Lord Krishna Bank
- Type: Private
- Industry: Banking
- Founded: 1940
- Founder: Narayana Prabhu
- Defunct: 2007
- Fate: Merged
- Successor: Centurion Bank of Punjab
- Headquarters: Kodungallur, Thrissur district, Kerala, India
- Area served: India
- Products: Banking services

= Lord Krishna Bank =

Defunct bank of India

Lord Krishna Bank was a private sector bank headquartered in Kodungallur, Thrissur District, Kerala, India.

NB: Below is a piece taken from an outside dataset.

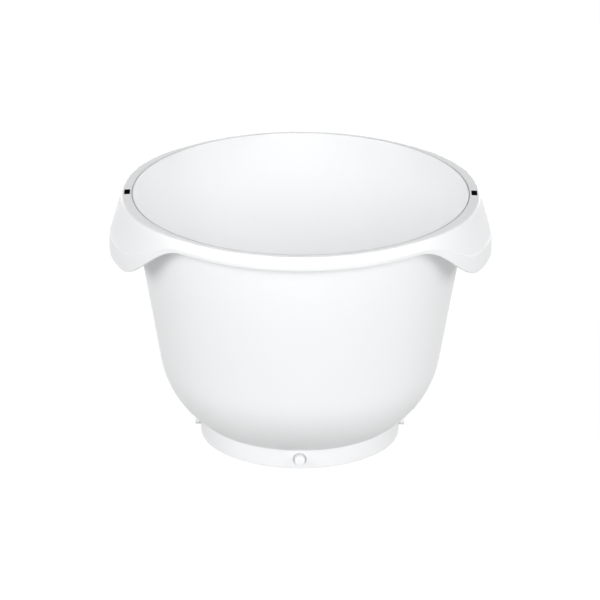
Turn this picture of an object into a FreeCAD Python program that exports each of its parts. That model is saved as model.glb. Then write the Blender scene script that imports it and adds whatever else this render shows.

During the 1960s, Lord Krishna Bank expanded through the acquisition and merger of several commercial banks. Kerala Union Bank, established on 22 September 1952, merged with Thiyya Bank, founded in 1941, on 16 November 1964. Lord Krishna Bank subsequently merged with Josna Bank, which had been established in Cochin on 12 June 1944 by N. Govinda Pai and N. Lakshmana Pai. In 1961, Josna Bank had acquired the assets and liabilities of Tripunithura Union Bank, established in 1929. The merger of Josna Bank with Lord Krishna Bank took effect on 13 October 1965. Josna Bank had 14 branches at the time of the merger.

Lord Krishna Bank became a scheduled commercial bank in 1971. In 2007, Lord Krishna Bank was merged with Centurion Bank of Punjab.